▶ _Information shown_
** Start **

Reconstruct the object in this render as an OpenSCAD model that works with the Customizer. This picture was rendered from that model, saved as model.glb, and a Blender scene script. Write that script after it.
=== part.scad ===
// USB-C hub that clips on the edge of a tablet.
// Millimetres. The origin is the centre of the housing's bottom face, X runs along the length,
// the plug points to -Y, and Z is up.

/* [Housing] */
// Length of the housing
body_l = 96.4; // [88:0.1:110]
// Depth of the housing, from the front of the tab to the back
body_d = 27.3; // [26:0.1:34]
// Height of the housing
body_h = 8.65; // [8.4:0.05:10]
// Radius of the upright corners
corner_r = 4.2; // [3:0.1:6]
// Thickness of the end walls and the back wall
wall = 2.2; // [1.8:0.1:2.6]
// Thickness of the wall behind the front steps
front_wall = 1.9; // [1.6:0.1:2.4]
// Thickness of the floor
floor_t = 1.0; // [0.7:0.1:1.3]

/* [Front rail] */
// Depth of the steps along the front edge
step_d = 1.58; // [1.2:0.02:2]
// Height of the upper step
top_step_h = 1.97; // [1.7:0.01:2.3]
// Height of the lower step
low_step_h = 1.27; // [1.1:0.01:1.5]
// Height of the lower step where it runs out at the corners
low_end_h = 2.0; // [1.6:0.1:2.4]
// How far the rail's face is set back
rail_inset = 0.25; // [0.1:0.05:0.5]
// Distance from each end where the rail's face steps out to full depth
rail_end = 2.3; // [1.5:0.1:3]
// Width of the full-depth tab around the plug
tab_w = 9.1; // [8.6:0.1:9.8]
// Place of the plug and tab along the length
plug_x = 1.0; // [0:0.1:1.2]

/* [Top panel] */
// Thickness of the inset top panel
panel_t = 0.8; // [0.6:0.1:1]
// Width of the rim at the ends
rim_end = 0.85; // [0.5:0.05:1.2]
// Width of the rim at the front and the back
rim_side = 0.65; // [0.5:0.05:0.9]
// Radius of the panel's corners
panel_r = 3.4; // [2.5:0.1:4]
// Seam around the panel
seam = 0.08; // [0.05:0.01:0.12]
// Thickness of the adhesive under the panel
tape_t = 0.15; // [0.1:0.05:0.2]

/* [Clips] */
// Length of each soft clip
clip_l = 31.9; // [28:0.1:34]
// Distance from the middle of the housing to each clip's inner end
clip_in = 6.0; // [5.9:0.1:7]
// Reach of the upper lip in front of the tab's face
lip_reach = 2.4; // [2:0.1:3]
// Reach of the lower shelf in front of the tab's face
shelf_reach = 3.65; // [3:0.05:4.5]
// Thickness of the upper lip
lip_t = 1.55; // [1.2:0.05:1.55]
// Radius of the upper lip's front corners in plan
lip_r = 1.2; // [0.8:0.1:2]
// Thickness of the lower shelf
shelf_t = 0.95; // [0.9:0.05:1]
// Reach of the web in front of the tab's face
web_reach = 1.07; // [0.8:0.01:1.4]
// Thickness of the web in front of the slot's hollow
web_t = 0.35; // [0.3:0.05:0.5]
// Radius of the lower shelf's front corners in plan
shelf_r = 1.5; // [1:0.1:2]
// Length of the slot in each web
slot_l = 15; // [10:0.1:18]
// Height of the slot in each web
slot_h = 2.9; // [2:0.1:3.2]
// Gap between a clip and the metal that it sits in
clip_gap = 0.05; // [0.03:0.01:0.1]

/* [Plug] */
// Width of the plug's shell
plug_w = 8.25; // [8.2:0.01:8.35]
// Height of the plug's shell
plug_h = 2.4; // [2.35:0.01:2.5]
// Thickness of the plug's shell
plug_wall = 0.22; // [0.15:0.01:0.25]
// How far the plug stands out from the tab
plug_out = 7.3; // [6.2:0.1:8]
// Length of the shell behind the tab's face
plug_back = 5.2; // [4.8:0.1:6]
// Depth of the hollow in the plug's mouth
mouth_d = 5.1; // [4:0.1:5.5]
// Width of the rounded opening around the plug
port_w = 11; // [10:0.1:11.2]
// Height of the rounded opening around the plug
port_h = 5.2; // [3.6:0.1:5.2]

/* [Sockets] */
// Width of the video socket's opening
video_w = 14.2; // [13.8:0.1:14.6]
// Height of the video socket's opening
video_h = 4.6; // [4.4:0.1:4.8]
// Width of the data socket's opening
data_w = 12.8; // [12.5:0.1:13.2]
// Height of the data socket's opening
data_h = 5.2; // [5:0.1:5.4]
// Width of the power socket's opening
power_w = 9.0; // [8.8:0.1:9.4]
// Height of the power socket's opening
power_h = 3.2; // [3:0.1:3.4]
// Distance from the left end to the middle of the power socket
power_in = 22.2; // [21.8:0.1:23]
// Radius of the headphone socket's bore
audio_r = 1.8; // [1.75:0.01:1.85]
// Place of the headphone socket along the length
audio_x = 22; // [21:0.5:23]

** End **

▶ _Short problem_
Return all lines of the material above in which the word "that" occurs.

▶ _Solution to this exercise_
Reconstruct the object in this render as an OpenSCAD model that works with the Customizer. This picture was rendered from that model, saved as model.glb, and a Blender scene script. Write that script after it.
// USB-C hub that clips on the edge of a tablet.
// Gap between a clip and the metal that it sits in